Question

Prove that the bisector of a vertical angle of an isosceles triangle is perpendicular bisector of the base.

Answer 1

Step-by-step explanation:

Please refer to the image attached for figure

Consider PQR is an  isosceles triangle such that PQ = PR and Pl is the bisector of ∠ P.

To prove :

1. ∠PLQ = ∠PLR = 90°
2. QL = LX

Proof:

In ΔPLQ and ΔPLR

PQ = PR (given)

PL = PL (common)

∠QPL = ∠RPL ( PL is the bisector of ∠P)

⇒ ΔPLQ ≅ ΔPLR                              ( SAS congruence criterion)

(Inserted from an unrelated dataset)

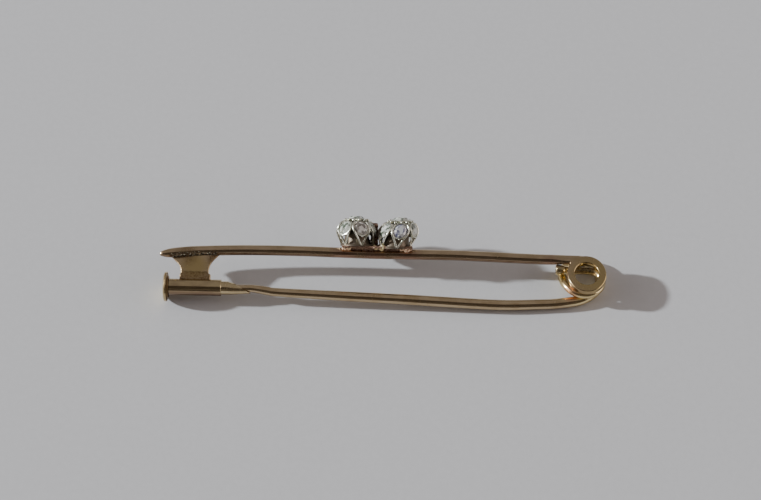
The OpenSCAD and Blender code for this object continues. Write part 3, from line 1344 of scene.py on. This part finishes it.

⇒ QL = LR                                         (by C.P.C.T)

Now,

∠PLQ + ∠PLR = 180° ( linear pair)

2∠PLQ = 180° (as ∠PLQ = ∠PLR by C.P.C.T)

⇒ ∠PLQ = 180° / 2

              = 90°  

∴ ∠PLQ = ∠PLR = 90°

Thus, ∠PLQ = ∠PLR = 90° and QL = LR.

Hence, the bisector of the vertical angle an isosceles triangle bisects the base at right angle.

Hope this helps!

If it helps then mark it as Brainliest!

Regards,

Soham Patil.

Answer 2

Let in triangle ABC,AD is bisector of vertical angle.

In ∆ABD and ∆ACD

AB=BC

angle BAD=angle CAD

AD is common line.

By SAS congruency ∆ABD congruent to∆CBD

BD=CD

angle ABD=angle ACD

angle ADB=angle ADC

let angle ADB=x.

so angle ADC=x.

x+x=180

2x=180

x=90

Hence it's proved.